Are you taking too many vitamins? Do you know the harmful effects of consuming excessive vitamin and mineral supplements?
Vitamin deficiency syndromes are uncommon in Western countries. Overeating is more prevalent than starvation.
Then why 30 per cent of the population consumes over-the-counter vitamin and mineral supplements?
The answer is simple. They hope to improve their health and prevent disease. For healthy individuals, experts recommend the following vitamin supplements:
1. folic acid (400 ug/day) reduces the risk of heart disease, colon and breast cancer and birth defects during pregnancy,
2. vitamin B6 (2 mg/day) keeps homocystein levels down and reduces the risk of heart disease,
3. vitamin B12 (6 ug/day), – same as B6 plus reduces the risk of cancer,
4. vitamin D (400 IU/day) minimizes risk of osteoporosis and fractures,
5. omega-3 fatty acids (1000 mg/day or eat fish two to three times a week) reduces the risk of sudden heart attack by 50 to 80 per cent, and
6. a multivitamin will ensure an adequate intake of other vitamins for which the evidence of benefit is indirect.
Regular use of vitamin E and C remains controversial.
Recently, the UK Food Standards Agency reviewed 36 vitamins and minerals and discussed the potential harms that can come from consuming such supplements. This information is summarized in the Canadian Medical Association Journal by Dr. Eric Wooltorton.

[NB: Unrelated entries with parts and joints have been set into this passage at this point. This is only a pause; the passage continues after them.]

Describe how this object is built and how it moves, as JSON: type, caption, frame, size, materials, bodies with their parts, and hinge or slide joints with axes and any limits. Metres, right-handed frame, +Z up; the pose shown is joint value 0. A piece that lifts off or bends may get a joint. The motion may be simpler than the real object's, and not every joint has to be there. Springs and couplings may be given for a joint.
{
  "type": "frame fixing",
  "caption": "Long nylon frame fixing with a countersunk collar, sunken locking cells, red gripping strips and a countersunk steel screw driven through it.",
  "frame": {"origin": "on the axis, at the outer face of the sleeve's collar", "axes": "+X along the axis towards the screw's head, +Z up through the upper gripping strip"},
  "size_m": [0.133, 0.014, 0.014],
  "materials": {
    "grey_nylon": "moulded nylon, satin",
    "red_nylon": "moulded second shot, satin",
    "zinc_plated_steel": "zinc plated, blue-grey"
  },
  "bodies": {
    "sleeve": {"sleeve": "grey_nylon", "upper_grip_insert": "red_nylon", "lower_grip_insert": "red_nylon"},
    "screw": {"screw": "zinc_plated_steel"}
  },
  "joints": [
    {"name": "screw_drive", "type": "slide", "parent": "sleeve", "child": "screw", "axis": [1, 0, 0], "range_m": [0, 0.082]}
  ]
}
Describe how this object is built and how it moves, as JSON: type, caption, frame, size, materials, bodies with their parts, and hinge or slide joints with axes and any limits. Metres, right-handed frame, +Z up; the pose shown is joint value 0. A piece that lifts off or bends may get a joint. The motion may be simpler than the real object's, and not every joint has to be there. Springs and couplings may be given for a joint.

If a person consumes high doses of some vitamins, especially taking them on a regular basis, may suffer from side effects. The side effects generally involve the liver, stomach and bowel. Such as: nausea, vomiting, diarrhea, liver damage, visual problems, nerve damage etc.

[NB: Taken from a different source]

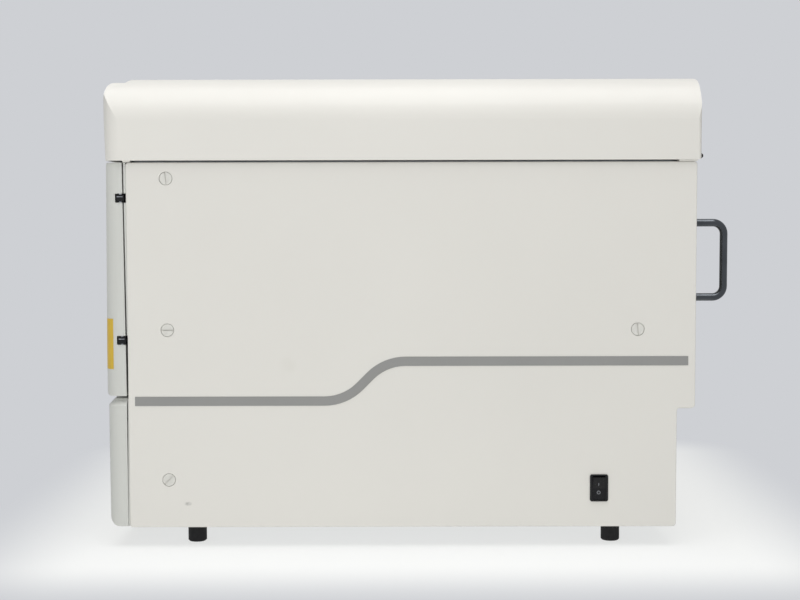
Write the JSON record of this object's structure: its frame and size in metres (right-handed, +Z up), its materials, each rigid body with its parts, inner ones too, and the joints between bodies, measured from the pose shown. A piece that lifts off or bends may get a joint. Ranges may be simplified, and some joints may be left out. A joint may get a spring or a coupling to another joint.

The CMAJ article says that minerals taken as supplements can also be toxic. For example:
-magnesium can cause diarrhea at doses above 400 mg/d;
-phosphorus can cause diarrhea at doses above 750 mg/d, and mild nausea and vomiting at lower doses;
-iron can cause constipation, nausea and vomiting, reduced zinc uptake, and iron overload;
-zinc can cause nausea and vomiting, immunosuppression and impaired copper uptake; and
-selenium at doses above 0.91 mg/d can cause brittle hair and nails, peripheral neuropathies and gastrointestinal upset.
Is it possible to prevent vitamin and mineral toxicity?
Yes, regular screening enquiries about the use and dose of vitamin and mineral supplements may help to optimize a patient’s nutrient intake and avoid potential harm from inappropriate use of supplements (e.g., intake of beta carotene by smokers may increase the risk of lung cancer), says CMAJ article.
The article says that the European Union recently moved to adopt strict labeling standards for vitamin and mineral supplements, including having manufacturers list the percentage of a person’s daily intake that is represented by one dose of the product, as well as toxicity warnings when they are appropriate.
Will Canada adopt similar standards? asks Dr. Wooltorton. Only time will tell. In the mean time, do not over dose yourself with vitamins and minerals. Eat a healthy diet, eat lots of fruits and vegetables, exercise regularly and take vitamins as described above.